> [WRITTEN PROBLEM]
Quote every line of the material beneath this one.
↓
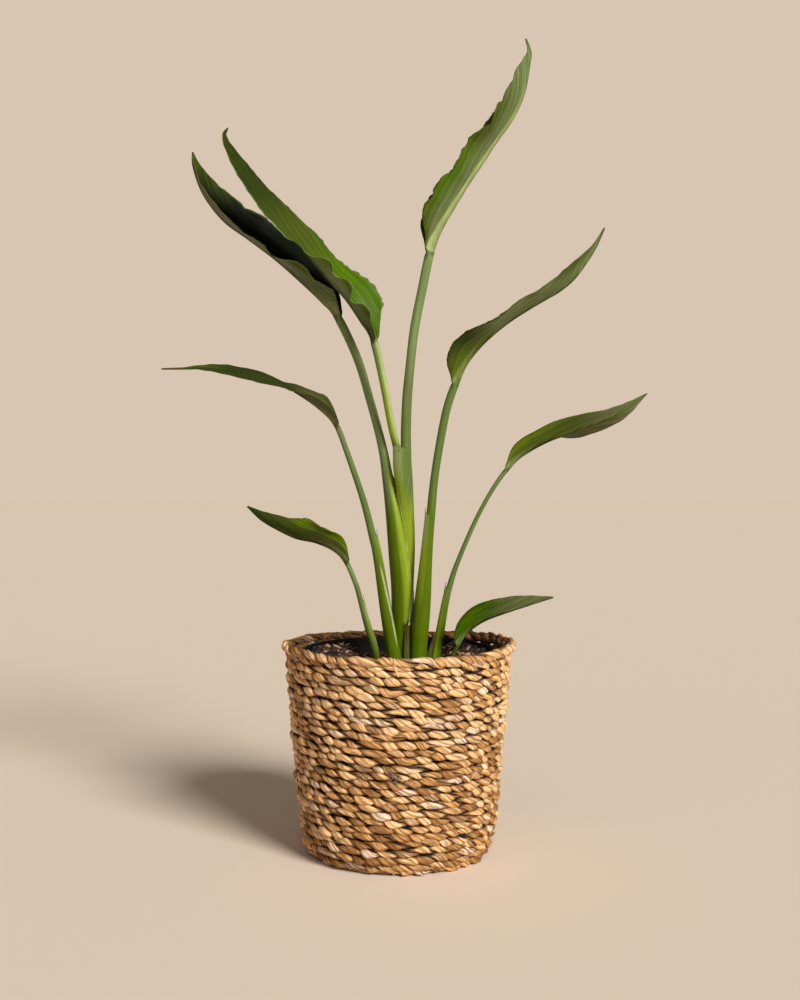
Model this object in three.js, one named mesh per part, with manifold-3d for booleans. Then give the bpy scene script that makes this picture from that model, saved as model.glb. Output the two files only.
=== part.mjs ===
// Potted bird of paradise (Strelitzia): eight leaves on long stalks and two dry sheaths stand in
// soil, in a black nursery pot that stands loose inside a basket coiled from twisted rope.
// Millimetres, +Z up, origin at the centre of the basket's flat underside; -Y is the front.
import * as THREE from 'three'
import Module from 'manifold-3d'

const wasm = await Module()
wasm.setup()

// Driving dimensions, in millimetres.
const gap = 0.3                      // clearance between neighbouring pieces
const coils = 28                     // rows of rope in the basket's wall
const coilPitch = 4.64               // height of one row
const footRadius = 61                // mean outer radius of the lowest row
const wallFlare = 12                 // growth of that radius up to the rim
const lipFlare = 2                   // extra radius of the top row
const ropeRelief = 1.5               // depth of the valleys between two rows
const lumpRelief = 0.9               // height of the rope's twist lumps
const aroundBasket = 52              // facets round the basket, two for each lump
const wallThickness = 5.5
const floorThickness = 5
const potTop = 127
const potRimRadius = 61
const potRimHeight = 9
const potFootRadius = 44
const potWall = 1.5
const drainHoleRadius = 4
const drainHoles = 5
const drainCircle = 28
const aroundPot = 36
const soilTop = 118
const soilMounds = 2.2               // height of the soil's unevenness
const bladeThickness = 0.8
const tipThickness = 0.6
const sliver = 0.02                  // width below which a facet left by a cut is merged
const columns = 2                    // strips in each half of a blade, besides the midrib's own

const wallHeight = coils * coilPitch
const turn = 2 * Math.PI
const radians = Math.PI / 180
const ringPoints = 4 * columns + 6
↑
> [SOLUTION FOR THIS PROBLEM]
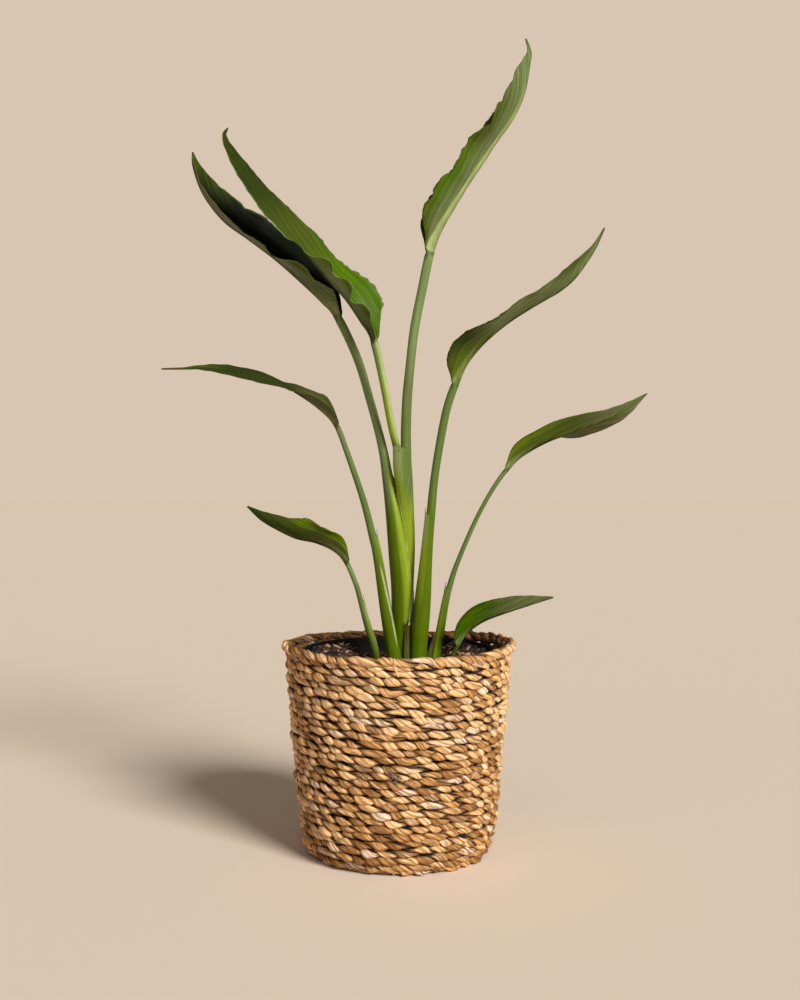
Model this object in three.js, one named mesh per part, with manifold-3d for booleans. Then give the bpy scene script that makes this picture from that model, saved as model.glb. Output the two files only.
=== part.mjs ===
// Potted bird of paradise (Strelitzia): eight leaves on long stalks and two dry sheaths stand in
// soil, in a black nursery pot that stands loose inside a basket coiled from twisted rope.
// Millimetres, +Z up, origin at the centre of the basket's flat underside; -Y is the front.
import * as THREE from 'three'
import Module from 'manifold-3d'

const wasm = await Module()
wasm.setup()

// Driving dimensions, in millimetres.
const gap = 0.3                      // clearance between neighbouring pieces
const coils = 28                     // rows of rope in the basket's wall
const coilPitch = 4.64               // height of one row
const footRadius = 61                // mean outer radius of the lowest row
const wallFlare = 12                 // growth of that radius up to the rim
const lipFlare = 2                   // extra radius of the top row
const ropeRelief = 1.5               // depth of the valleys between two rows
const lumpRelief = 0.9               // height of the rope's twist lumps
const aroundBasket = 52              // facets round the basket, two for each lump
const wallThickness = 5.5
const floorThickness = 5
const potTop = 127
const potRimRadius = 61
const potRimHeight = 9
const potFootRadius = 44
const potWall = 1.5
const drainHoleRadius = 4
const drainHoles = 5
const drainCircle = 28
const aroundPot = 36
const soilTop = 118
const soilMounds = 2.2               // height of the soil's unevenness
const bladeThickness = 0.8
const tipThickness = 0.6
const sliver = 0.02                  // width below which a facet left by a cut is merged
const columns = 2                    // strips in each half of a blade, besides the midrib's own

const wallHeight = coils * coilPitch
const turn = 2 * Math.PI
const radians = Math.PI / 180
const ringPoints = 4 * columns + 6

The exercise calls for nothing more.